● **Task description**: Write out exactly the lines between the line containing "core_height - side_plate)" and the line containing "millimetre = 0.001", including both of those lines, and nothing more.
===============
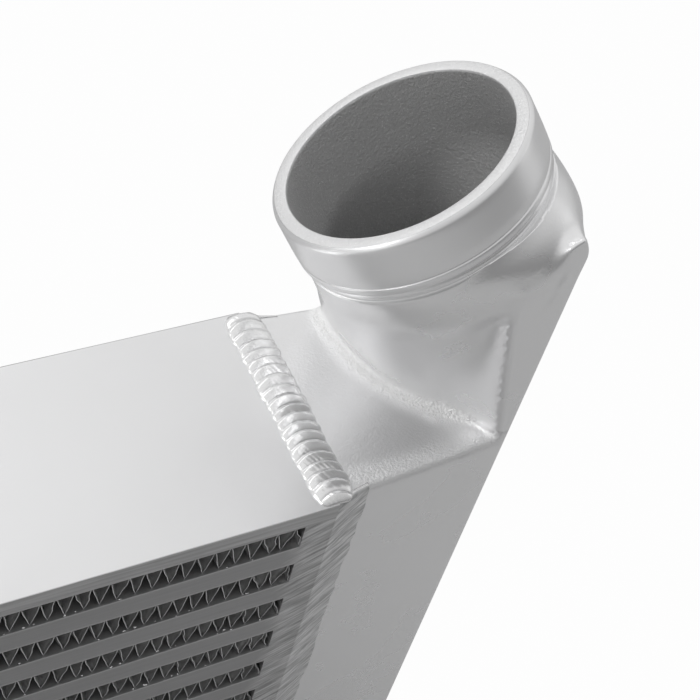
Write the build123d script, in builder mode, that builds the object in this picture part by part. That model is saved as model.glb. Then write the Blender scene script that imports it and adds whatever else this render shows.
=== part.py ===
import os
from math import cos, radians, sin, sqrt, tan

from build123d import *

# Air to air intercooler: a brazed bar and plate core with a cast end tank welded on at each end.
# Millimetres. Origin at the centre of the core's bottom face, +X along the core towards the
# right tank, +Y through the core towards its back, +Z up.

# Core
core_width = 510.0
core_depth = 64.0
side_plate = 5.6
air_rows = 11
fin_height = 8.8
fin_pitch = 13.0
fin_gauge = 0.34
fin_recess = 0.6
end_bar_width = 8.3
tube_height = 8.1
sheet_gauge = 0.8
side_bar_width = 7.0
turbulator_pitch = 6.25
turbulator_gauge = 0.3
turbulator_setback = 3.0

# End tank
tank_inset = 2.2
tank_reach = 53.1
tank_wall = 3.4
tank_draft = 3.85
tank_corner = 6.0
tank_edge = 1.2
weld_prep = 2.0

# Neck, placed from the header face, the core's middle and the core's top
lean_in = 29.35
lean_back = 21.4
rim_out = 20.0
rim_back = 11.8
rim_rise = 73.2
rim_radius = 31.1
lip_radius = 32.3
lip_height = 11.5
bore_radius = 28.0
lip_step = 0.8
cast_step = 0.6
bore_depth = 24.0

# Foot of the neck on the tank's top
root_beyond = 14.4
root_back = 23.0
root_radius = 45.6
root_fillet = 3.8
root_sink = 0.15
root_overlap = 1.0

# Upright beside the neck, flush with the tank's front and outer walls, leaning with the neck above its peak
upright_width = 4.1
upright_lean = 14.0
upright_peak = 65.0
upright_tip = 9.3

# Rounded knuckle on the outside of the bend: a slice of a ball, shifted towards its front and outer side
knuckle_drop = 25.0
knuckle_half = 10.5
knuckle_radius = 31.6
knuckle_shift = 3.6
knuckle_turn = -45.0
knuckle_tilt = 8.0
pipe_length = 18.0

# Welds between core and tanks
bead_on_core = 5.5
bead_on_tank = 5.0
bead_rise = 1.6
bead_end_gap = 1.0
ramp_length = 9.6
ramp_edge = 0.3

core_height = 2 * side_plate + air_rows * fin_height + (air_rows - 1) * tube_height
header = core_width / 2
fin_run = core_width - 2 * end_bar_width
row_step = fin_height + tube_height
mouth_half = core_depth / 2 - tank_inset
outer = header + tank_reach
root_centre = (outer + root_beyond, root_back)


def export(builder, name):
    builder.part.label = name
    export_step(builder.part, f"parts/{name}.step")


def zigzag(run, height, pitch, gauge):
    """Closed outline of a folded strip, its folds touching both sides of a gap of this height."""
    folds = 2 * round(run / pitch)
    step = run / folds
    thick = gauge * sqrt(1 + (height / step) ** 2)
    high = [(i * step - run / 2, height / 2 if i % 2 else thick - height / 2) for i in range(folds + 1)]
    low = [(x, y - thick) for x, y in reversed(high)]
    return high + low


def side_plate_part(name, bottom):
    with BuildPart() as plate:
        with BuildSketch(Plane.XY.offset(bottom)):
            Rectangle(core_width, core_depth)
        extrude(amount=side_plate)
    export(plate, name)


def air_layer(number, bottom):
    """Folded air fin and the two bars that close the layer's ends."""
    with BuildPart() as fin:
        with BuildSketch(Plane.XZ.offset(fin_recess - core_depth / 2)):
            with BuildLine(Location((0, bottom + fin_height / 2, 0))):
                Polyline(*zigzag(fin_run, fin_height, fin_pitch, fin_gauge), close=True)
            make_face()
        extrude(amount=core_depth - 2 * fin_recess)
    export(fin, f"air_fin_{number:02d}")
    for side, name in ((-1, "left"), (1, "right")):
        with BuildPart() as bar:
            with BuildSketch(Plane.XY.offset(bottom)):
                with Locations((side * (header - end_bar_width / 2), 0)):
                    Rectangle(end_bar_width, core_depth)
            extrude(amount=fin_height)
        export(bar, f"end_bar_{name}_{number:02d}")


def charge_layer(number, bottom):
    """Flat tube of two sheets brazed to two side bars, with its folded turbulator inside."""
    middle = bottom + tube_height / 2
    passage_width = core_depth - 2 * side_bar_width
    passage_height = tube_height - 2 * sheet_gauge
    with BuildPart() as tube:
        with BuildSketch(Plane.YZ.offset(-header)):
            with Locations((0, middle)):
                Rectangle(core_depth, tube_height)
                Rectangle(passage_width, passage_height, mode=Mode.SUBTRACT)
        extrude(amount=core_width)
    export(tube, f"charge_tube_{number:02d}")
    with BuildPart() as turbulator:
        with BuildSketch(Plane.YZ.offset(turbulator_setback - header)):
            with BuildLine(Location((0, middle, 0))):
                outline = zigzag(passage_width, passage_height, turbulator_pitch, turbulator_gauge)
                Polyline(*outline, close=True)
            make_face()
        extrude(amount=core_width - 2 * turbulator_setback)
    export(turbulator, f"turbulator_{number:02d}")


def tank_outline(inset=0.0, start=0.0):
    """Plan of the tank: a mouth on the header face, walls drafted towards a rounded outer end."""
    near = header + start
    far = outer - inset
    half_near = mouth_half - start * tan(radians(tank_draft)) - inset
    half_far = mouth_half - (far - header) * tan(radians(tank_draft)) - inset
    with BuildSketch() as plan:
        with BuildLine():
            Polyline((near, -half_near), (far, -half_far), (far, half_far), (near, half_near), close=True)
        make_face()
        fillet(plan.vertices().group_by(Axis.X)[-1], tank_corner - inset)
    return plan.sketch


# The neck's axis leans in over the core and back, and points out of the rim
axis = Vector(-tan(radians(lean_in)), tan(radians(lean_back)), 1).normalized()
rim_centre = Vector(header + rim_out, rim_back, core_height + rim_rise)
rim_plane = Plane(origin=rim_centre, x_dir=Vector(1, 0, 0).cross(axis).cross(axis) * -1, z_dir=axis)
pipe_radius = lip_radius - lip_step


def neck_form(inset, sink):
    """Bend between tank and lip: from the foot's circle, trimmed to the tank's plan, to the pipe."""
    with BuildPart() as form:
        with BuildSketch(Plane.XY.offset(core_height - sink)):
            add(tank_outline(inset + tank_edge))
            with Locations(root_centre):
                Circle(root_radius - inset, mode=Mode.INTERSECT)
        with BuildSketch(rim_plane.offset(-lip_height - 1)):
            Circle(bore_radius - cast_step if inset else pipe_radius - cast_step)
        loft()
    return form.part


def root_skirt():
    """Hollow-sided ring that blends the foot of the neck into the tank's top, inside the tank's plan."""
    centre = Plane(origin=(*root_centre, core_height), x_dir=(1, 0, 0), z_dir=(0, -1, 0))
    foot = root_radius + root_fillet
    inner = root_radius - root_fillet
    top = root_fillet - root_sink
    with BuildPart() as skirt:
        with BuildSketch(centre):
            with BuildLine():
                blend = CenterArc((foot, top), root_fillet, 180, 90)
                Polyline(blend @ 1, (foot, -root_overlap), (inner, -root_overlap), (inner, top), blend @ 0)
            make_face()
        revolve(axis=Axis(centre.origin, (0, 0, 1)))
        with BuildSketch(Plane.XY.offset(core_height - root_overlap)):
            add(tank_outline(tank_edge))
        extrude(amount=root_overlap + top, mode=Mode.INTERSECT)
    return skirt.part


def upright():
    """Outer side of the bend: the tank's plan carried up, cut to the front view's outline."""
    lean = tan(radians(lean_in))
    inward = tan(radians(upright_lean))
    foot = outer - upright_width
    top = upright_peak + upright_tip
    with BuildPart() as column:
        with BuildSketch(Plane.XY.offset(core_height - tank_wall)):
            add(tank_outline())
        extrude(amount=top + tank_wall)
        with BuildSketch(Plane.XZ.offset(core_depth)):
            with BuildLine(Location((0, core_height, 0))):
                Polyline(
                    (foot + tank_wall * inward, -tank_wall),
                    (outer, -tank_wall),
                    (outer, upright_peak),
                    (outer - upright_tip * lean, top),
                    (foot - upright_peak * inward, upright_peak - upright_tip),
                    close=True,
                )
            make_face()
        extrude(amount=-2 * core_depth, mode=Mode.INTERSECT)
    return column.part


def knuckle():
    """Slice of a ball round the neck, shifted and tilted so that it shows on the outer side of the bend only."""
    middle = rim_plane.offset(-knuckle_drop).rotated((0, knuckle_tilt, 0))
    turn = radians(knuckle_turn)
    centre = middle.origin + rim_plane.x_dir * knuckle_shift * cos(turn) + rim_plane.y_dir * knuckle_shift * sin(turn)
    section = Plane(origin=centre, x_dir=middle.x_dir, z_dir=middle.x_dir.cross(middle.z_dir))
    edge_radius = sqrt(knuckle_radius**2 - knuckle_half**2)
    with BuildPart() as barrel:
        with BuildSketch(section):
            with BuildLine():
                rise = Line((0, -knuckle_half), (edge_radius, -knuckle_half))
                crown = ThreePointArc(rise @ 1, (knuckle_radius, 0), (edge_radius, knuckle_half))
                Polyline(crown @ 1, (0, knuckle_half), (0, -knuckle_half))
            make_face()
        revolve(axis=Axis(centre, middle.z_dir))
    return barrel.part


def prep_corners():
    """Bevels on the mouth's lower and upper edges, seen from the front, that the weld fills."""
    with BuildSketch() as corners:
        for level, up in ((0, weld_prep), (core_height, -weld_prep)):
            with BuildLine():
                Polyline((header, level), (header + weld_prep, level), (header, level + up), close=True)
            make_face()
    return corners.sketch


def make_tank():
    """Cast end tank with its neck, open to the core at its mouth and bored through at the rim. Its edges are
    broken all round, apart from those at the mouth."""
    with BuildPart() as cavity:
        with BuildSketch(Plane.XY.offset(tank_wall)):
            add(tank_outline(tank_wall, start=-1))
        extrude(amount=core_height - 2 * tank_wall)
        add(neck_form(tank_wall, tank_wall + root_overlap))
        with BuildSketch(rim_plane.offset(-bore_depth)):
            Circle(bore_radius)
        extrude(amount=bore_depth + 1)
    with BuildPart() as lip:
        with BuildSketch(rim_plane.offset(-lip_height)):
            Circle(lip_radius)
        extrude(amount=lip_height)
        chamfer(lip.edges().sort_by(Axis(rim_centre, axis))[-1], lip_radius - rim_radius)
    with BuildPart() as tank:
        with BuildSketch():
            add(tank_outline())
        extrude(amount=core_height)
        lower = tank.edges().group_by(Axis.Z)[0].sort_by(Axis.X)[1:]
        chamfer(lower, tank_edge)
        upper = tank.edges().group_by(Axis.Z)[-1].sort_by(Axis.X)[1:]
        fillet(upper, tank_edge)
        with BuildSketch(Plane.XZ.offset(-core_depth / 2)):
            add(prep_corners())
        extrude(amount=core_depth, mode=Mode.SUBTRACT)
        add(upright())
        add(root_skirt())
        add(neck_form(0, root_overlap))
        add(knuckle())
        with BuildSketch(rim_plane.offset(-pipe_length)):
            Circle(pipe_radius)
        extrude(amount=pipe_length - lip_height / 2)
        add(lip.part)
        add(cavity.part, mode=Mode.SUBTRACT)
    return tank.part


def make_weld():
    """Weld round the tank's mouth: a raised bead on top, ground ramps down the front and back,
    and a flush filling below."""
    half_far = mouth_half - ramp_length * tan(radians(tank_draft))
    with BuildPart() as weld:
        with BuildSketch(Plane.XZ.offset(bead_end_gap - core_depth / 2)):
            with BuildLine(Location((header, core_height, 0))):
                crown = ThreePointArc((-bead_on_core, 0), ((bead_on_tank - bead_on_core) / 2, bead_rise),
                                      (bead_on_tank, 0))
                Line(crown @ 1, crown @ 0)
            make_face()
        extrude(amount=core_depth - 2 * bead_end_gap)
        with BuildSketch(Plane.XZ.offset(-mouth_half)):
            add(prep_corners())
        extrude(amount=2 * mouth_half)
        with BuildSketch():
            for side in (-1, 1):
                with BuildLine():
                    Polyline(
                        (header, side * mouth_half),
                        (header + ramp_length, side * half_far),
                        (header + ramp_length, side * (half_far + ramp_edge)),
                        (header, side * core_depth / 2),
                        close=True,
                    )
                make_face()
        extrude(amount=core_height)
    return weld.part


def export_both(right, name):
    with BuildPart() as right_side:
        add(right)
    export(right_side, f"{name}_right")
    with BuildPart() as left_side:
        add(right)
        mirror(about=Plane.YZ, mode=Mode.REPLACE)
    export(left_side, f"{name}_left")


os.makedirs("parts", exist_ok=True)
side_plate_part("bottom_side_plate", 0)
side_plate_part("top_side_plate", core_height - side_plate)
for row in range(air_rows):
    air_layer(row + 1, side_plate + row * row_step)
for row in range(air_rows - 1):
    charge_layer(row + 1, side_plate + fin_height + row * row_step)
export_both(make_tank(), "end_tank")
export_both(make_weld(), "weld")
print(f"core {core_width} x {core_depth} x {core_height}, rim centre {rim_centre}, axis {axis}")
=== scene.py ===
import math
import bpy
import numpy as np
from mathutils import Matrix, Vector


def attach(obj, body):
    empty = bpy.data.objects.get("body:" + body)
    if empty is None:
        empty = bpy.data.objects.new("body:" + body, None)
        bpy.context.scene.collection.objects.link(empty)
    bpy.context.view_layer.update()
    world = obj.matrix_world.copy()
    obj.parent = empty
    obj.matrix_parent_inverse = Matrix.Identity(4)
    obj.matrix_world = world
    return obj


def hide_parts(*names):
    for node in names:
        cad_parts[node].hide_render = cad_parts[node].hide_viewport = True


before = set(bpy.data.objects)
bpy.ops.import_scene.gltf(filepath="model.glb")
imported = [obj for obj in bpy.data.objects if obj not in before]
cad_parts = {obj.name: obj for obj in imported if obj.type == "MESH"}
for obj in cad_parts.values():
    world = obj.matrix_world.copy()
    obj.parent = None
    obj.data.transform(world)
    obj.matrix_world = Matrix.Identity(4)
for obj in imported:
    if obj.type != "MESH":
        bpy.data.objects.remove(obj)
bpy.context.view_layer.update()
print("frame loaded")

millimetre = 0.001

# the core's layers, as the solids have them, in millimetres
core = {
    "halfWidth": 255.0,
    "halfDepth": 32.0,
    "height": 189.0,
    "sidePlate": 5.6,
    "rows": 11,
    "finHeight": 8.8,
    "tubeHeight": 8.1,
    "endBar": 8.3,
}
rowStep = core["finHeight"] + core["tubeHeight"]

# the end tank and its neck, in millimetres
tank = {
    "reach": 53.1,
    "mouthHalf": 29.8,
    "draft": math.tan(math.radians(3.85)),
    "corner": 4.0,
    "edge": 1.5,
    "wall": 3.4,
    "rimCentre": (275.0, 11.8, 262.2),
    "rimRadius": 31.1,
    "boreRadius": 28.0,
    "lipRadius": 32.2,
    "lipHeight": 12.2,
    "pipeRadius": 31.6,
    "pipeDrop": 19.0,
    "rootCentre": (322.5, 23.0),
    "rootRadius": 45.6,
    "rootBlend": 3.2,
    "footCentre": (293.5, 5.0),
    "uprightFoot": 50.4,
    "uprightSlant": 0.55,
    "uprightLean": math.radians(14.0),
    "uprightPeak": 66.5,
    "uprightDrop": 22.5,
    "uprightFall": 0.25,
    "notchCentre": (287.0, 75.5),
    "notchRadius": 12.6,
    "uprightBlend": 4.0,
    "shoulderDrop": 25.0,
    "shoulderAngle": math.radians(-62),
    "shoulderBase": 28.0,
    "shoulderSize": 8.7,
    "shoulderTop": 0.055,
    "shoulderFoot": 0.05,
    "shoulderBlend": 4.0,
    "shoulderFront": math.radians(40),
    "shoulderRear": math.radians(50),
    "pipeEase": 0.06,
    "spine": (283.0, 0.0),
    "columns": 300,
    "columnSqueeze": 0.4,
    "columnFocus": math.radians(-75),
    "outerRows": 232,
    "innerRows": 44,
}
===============
● **Expected output**:
side_plate_part("top_side_plate", core_height - side_plate)
for row in range(air_rows):
    air_layer(row + 1, side_plate + row * row_step)
for row in range(air_rows - 1):
    charge_layer(row + 1, side_plate + fin_height + row * row_step)
export_both(make_tank(), "end_tank")
export_both(make_weld(), "weld")
print(f"core {core_width} x {core_depth} x {core_height}, rim centre {rim_centre}, axis {axis}")
=== scene.py ===
import math
import bpy
import numpy as np
from mathutils import Matrix, Vector


def attach(obj, body):
    empty = bpy.data.objects.get("body:" + body)
    if empty is None:
        empty = bpy.data.objects.new("body:" + body, None)
        bpy.context.scene.collection.objects.link(empty)
    bpy.context.view_layer.update()
    world = obj.matrix_world.copy()
    obj.parent = empty
    obj.matrix_parent_inverse = Matrix.Identity(4)
    obj.matrix_world = world
    return obj


def hide_parts(*names):
    for node in names:
        cad_parts[node].hide_render = cad_parts[node].hide_viewport = True


before = set(bpy.data.objects)
bpy.ops.import_scene.gltf(filepath="model.glb")
imported = [obj for obj in bpy.data.objects if obj not in before]
cad_parts = {obj.name: obj for obj in imported if obj.type == "MESH"}
for obj in cad_parts.values():
    world = obj.matrix_world.copy()
    obj.parent = None
    obj.data.transform(world)
    obj.matrix_world = Matrix.Identity(4)
for obj in imported:
    if obj.type != "MESH":
        bpy.data.objects.remove(obj)
bpy.context.view_layer.update()
print("frame loaded")

millimetre = 0.001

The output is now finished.